The government has decided to withdraw the three new criminal law bills from the Lok Sabha in order to introduce new draft legislation.
These drafts will incorporate some of the modifications recommended by the Parliamentary committee. Notably, the term "mental illness" will be replaced with "unsound mind" as a defence for the accused in the Bhartiya Nyay Samhita (BNS) 2023.
The BNS 2023 is meant to replace the Indian Penal Code (IPC), which provides protection from prosecution to a person of unsound mind. However, the BNS modifies this protection to apply to persons suffering from mental illnesses.
The parliamentary committee, led by BJP MP Brij Lal, was of the belief that the government should revert to the phrase "unsound mind", arguing that the term "mental illness" is excessively broad, potentially encompassing conditions such as mood fluctuations and self-induced intoxication.
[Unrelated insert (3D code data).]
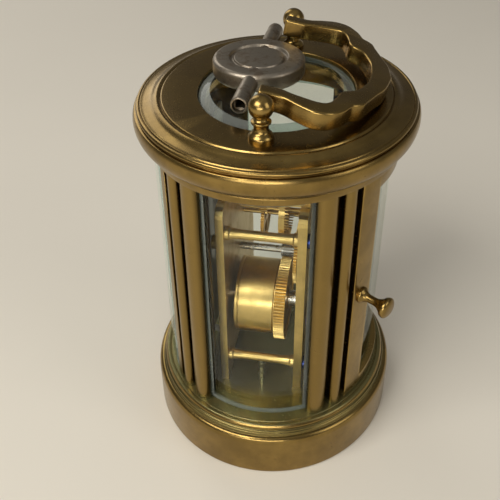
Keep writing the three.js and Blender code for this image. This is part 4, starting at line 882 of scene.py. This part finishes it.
class Panes(bpy.types.Operator):
    """Grinds and bends the case's glass"""

    bl_idname = "clock.panes"
    bl_label = "Panes"

    def execute(self, context):
        bevel = settings().glass_bevel / MM
        low, high = box_of("right_glass")
        side_half = SIDE_WINDOW_TURN + SIDE_GLASS_SEAT_TURN
        front_half = math.pi / 2 - PILASTER_TURN - FRONT_STRIP_TURN - FRONT_GLASS_GAP_TURN
        for name, middle, half, inset in (
                ("right_glass", 0, side_half, SIDE_GLASS_INSET),
                ("left_glass", math.pi, side_half, SIDE_GLASS_INSET),
                ("front_glass", -math.pi / 2, front_half, FRONT_GLASS_INSET)):
            shape = bowed_pane(middle, half, -inset, -inset - GLASS_THICKNESS,
                               low.z + 0.8, high.z - 0.8, bevel)
            piece(f"{name}_pane", shape, "case", "glass", [name], ("glass", "glass_edge"))
        low, high = box_of("top_glass")
        edge = high.x - HALF_X
        profile = [(-HALF_X, low.z), (edge - 0.15, low.z, 0.06), (edge, low.z + 0.15, 0.06),
                   (edge, high.z - TOP_GLASS_RIM, 0.1), (edge - TOP_GLASS_BEVEL, high.z, 0.08),
                   (-HALF_X, high.z)]
        shape = oval_turned(profile, 144)
        bmesh.ops.recalc_face_normals(shape, faces=shape.faces)
        for face in shape.faces:
            face.material_index = 0 if abs(face.normal.z) > 0.97 else 1
        piece("top_glass_pane", shape, "case", "glass", ["top_glass"], ("glass", "glass_edge"))
        return {"FINISHED"}


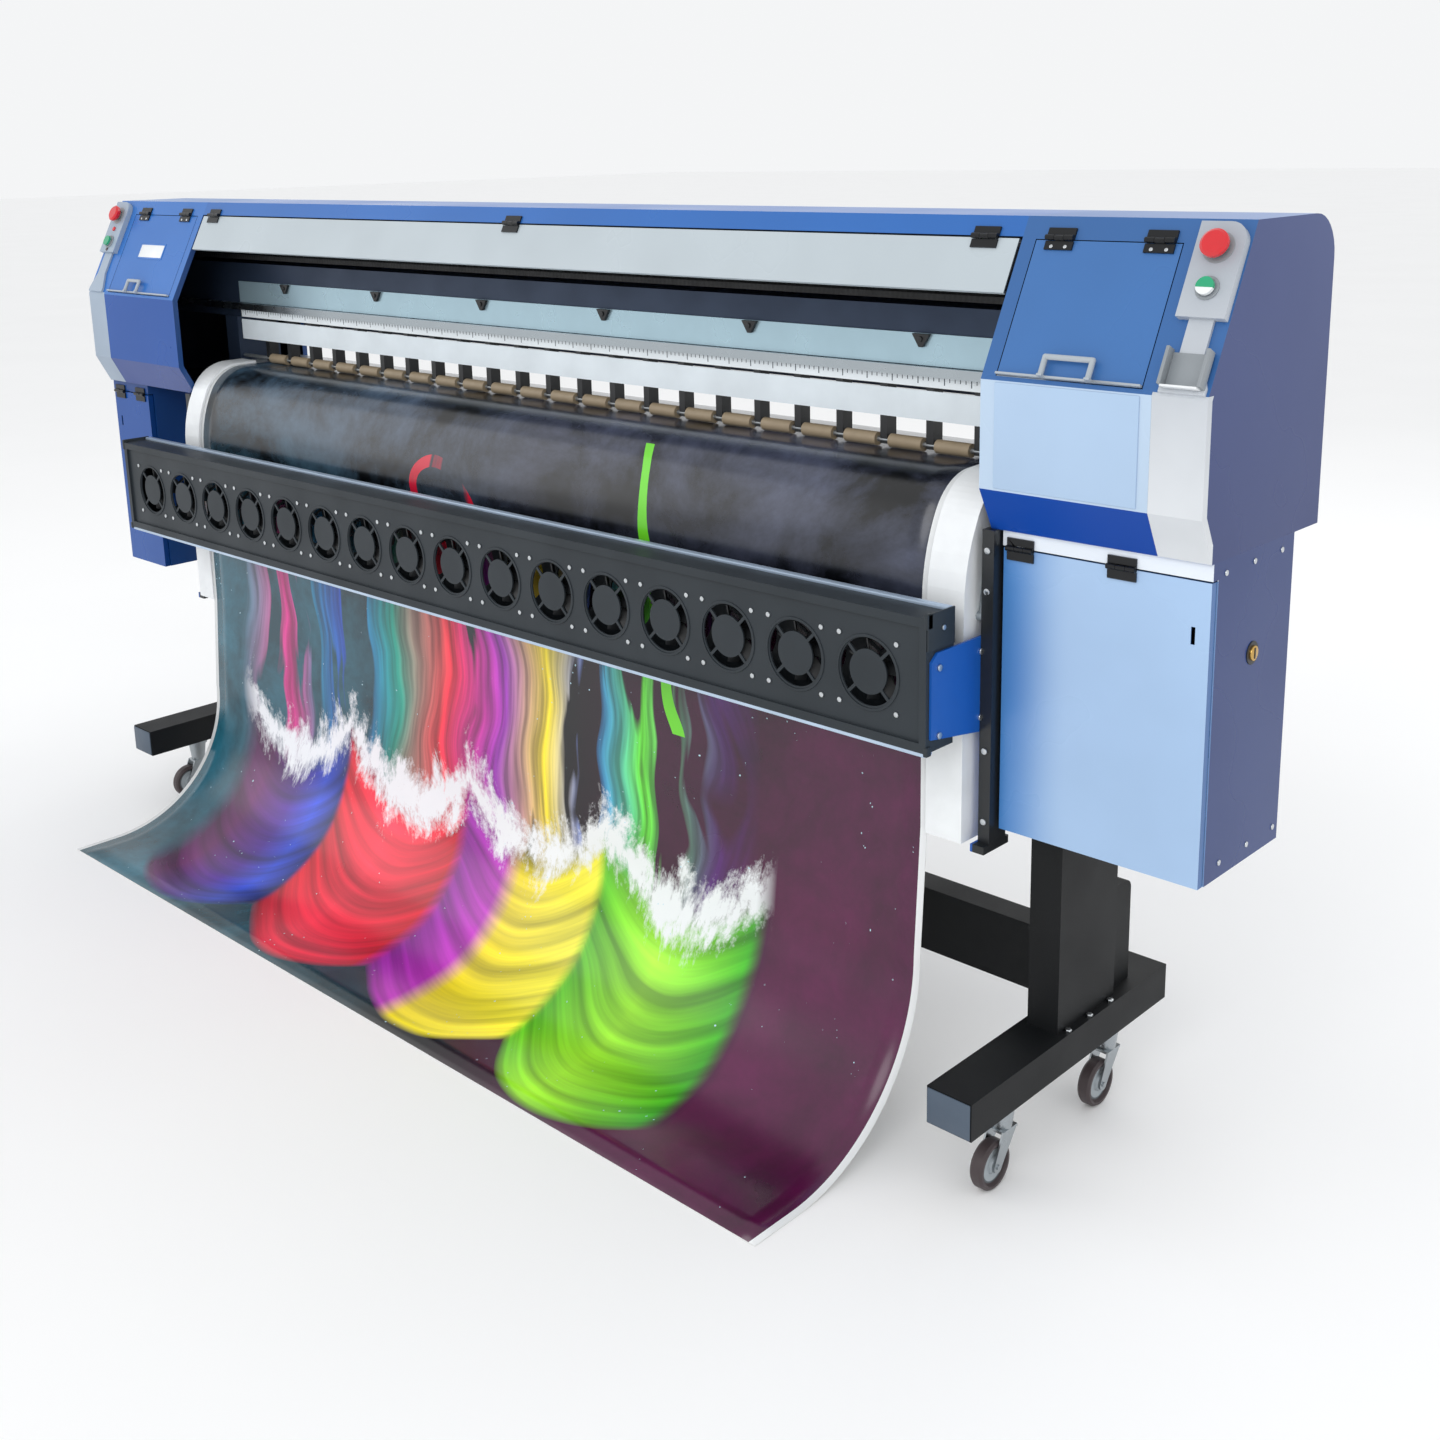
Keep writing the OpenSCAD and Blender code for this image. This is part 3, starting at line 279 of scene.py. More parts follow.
# pods ------------------------------------------------------------
# Blue enamel, with painted light and shade by face: a painted reflection makes the right pod's front pale,
# and the left one's is deep
right_paint = pod_enamel("blue_stove_enamel_right", (1.30, 0.10, 1.19), slope="#38659f", front="#b6cadf",
                         under="#1146a2", side="#23356c", top="#4675b8", inner_painted_shade="#121826")
use(right_paint, "right_pod_shell")
left_paint = pod_enamel("blue_stove_enamel_left", (-1.27, 0.10, 1.19), slope="#3470bc", front="#0f4c9c",
                        under="#0d3a88", side="#1f4680", top="#4c7cbc", inner_painted_shade="#121826")
use(left_paint, "left_pod_shell")


def panel_enamel(name, face, back_in_painted_shade, black_parts=None, rough=0.30, painted_reflection_fade=None):
    """Stove enamel on a hinged steel panel: face colour outside, and a darker copy of it behind and on the
    returns as painted shade.
    """
    stuff, tree, shader, spot = begin(name)
    n = add(tree, "SeparateXYZ", {0: spot.outputs["Normal"]}).outputs
    outside = linear(face)
    # painted reflection: the face colour fades to a deeper blue along x
    if painted_reflection_fade:
        start, end, code = painted_reflection_fade
        x = add(tree, "SeparateXYZ", {0: spot.outputs["Object"]}).outputs[0]
        run = add(tree, "MapRange", {0: x, 1: start, 2: end, 3: 1.0, 4: 0.0}, interpolation_type="SMOOTHSTEP")
        outside = add(tree, "Mix", {0: run.outputs[0], 6: outside, 7: linear(code)},
                      data_type="RGBA").outputs[2]
    # painted shade: every face that doesn't look forwards takes the darker colour
    colour = add(tree, "Mix", {0: between(tree, n[1], -2, -0.3), 6: linear(back_in_painted_shade), 7: outside},
                 data_type="RGBA").outputs[2]
    if black_parts:
        colour = black_parts(tree, spot, colour)
    finish_enamel(tree, shader, spot, colour, rough, cloud_mm=260)
    return stuff


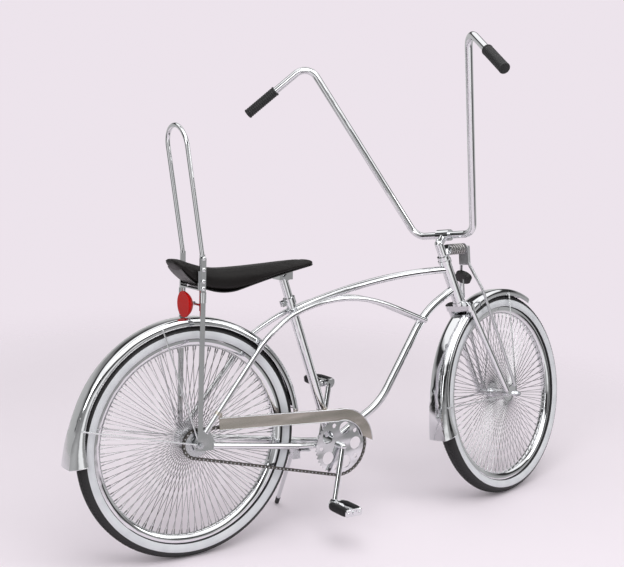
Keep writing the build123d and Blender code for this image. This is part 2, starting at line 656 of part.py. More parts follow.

The panel has suggested that the term 'mental illness' in this Sanhita should be replaced with 'unsound mind' wherever it appears as the current phrasing could potentially lead to complications during court proceedings.
For instance, a defendant could argue that they were under the influence of alcohol or drugs at the time the crime was committed, and therefore avoid prosecution even if the crime was committed without intoxication, according to the committee's report.
The government has agreed to the recommendation, Indian Express reported citing sources.
However, the proposal to maintain the adultery offence in BNS 2023 and to make non-consensual sex between men, women, and/or transgender persons illegal by reintroducing section 377 of the IPC has been turned down by the government.
The BNS has omitted Section 497 of the IPC, as the Supreme Court in a ruling in 2018 had decriminalised adultery.
However, the committee has voiced apprehensions about the necessity to maintain the provision to safeguard the sanctity of the institution of marriage. They believe it can be tweaked to tackle the gender discrimination aspect.
According to sources cited in the IE report, the government has expressed disagreement with the recommendation.
The revised bills might encounter resistance from the INDI Alliance in Parliament. Opposition parties have already planned to synchronise their parliamentary tactics regarding the three bills, along with the Chief Election Commissioner and Other ECs (Appointment, Conditions of Service, and Term of Office) Bill.
The decision has been made to insist that the three Bills be sent to a joint Select Committee for review.
With the bills already scrutinised by the Parliamentary Standing Committee on Home Affairs, it is doubtful that the government will agree to the opposition's demand.
On 11 August, three Bills were presented in the Lok Sabha by Union Home Minister Amit Shah and were sent to a standing committee on the same day.
The new Bills introduce significant changes in criminal jurisprudence, including a fresh clause on mob lynching, which can result in seven years in jail, life imprisonment, or even the death penalty. The bills will enable speedy justice via video trials and electronic filing of FIRs.
They will also broaden the definition of sedition, and incorporate corruption, terrorism, and organized crime within the penal laws. They also propose community service and solitary confinement as novel punitive measures, and allow for trials to be conducted even in the absence of the accused, among other provisions.